Rather than languishing on an online merchant's check-out page, the players poised to dominate will promote a purchase at an earlier stage in the buyer's decision-making process--in search engines, on product listing pages, or even in product descriptions. At each point of this decision-making process, successful alternative players will induce purchases in a number of ways.

  • By raising buyers' awareness that they can use an alternative payment method to purchase a product.
  • By offering discounts on purchases made with that alternative method.
  • By offering advantageous financing terms (“90 days same as cash”) for a particular purchase.
  • Through loyalty/reward programs.

Market-changing alternative payment players can work with merchants to tailor any of these inducements at the product or even the individual buyer level. This ability cannot easily be matched by the payment card industry. And it exposes a lingering threat posed by alternative payments--that merchants will increasingly promote these payment methods over cards.

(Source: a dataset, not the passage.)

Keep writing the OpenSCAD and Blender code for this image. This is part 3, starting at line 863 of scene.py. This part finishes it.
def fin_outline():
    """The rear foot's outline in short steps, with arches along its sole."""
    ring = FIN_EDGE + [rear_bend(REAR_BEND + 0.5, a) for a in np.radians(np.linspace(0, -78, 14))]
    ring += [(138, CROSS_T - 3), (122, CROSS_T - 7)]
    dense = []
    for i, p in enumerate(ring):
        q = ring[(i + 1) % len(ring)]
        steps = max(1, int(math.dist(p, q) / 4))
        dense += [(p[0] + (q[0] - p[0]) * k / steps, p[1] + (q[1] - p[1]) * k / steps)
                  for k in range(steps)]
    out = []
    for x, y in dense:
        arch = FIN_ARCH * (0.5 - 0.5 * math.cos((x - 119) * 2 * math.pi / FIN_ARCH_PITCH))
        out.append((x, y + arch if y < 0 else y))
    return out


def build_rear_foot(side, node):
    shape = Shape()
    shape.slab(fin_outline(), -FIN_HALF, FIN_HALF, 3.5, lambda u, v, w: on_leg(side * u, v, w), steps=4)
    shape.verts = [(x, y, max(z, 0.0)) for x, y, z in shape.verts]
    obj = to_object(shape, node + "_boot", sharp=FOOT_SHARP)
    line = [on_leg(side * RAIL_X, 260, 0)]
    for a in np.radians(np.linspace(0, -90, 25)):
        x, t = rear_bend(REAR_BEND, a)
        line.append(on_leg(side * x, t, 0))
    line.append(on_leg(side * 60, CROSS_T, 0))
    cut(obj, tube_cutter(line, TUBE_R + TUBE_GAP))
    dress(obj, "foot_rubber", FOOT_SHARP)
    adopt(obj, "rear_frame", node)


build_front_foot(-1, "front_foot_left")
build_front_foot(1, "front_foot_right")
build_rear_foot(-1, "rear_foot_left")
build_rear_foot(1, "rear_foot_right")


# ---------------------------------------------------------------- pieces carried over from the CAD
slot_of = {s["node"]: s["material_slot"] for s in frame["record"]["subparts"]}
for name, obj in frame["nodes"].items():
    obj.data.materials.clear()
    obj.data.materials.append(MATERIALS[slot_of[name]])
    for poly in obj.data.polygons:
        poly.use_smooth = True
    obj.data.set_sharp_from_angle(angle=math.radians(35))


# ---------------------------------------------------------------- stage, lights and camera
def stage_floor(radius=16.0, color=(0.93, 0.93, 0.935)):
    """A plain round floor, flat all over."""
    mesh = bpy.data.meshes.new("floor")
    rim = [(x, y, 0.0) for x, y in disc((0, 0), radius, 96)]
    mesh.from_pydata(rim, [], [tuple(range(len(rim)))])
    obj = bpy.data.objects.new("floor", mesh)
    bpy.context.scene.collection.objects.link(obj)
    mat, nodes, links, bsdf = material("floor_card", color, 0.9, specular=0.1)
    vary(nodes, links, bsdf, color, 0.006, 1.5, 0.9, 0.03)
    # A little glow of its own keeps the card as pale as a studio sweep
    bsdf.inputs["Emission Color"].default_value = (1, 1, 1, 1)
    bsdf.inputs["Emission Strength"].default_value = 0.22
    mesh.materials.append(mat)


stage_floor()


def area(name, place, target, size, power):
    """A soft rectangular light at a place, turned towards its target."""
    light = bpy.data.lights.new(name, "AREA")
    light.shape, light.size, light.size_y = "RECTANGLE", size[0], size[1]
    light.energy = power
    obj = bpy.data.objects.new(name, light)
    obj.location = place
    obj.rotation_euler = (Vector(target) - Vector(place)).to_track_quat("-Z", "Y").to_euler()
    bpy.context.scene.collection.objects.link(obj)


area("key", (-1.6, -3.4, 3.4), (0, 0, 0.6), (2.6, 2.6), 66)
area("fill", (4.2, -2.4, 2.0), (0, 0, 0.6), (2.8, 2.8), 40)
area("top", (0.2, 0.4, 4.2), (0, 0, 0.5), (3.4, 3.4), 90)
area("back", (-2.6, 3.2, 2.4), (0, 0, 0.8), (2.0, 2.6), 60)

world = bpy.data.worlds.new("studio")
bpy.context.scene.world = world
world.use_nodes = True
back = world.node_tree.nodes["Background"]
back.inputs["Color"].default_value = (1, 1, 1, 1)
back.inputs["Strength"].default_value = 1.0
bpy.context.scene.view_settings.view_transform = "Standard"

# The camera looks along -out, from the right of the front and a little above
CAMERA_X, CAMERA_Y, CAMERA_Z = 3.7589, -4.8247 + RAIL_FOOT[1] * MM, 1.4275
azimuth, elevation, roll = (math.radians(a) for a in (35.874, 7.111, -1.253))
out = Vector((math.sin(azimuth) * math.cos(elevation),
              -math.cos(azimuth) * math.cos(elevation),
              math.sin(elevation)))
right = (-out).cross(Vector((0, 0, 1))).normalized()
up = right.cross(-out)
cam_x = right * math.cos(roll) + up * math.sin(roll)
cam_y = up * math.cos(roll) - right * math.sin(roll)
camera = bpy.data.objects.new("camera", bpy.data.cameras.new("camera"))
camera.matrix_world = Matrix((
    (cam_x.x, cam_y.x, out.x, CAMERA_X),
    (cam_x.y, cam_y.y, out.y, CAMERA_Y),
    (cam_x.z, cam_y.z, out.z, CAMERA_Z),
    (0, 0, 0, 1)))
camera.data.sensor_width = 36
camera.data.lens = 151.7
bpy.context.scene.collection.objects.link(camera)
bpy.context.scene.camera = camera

If these alternatives are cheaper than cards and create a bigger sales lift at the same time, it would make sense for merchants to promote them. The growing number of mainstream merchants that accept alternative payments attests to this.

It's important to note that from the perspective of payment card brands (Visa, MasterCard, American Express, Discover) and their issuing financial institutions, some alternative payment players such as PayPal and Amazon Payments are actually helpful. The cards are a fund-source option, and alternative-payment spending volume is attributed to the cards.

The alternative players, however, take on more of a competitive role as fund sources switch from cards to direct debits from deposit accounts (as is currently the case for about 50% of PayPal users), thus stealing revenue from cards.

Given that sourcing funds directly from deposit accounts lowers merchants' costs (and ultimately their pricing), e-commerce sites will increasingly use promotions to encourage buyers to make the switch away from using traditional credit and debit cards.

Other alternative players are extra competitive from the perspective of financial institutions and card brands. These players cut cards completely out of online payments by sourcing funds from a combination of deposit account direct debits, transactional credit, and revolving lines of credit--all across a rapidly expanding merchant base.

So, is there a future for traditional credit and debit cards? These cards enjoy nearly universal acceptance both online and in the brick-and-mortar world. This is a feature that has taken decades to build, and it won't soon be rivaled by alternative payment players.

Card revenue lost to alternative payments' direct-debit and transactional-credit features already amounts to hundreds of millions of dollars. To counter this loss in volume and revenue, financial institutions and card brands need to encourage the continued use of cards as the source of funds with alternative payment players.

To encourage card use within alternative setups, bonus loyalty/reward programs could be an effective tool. Though such programs would likely be expensive, losing card volume to deposit account direct debits and transactional credit might cost more. At some level, card industry players will have to come up with ways to offer the same kind of purchase-inducing approaches that are now being pioneered by their alternative-payment competitors.

With or without cards as the funding source, alternative payment providers will continue to gobble up retail e-commerce purchase volume. The spoils will go to those players that understand their role is no longer to allow shoppers to pay for a purchase. Instead, these players will realize that their role is to make shoppers want to pay.

Red Gillen is a senior analyst at Boston-based Celent.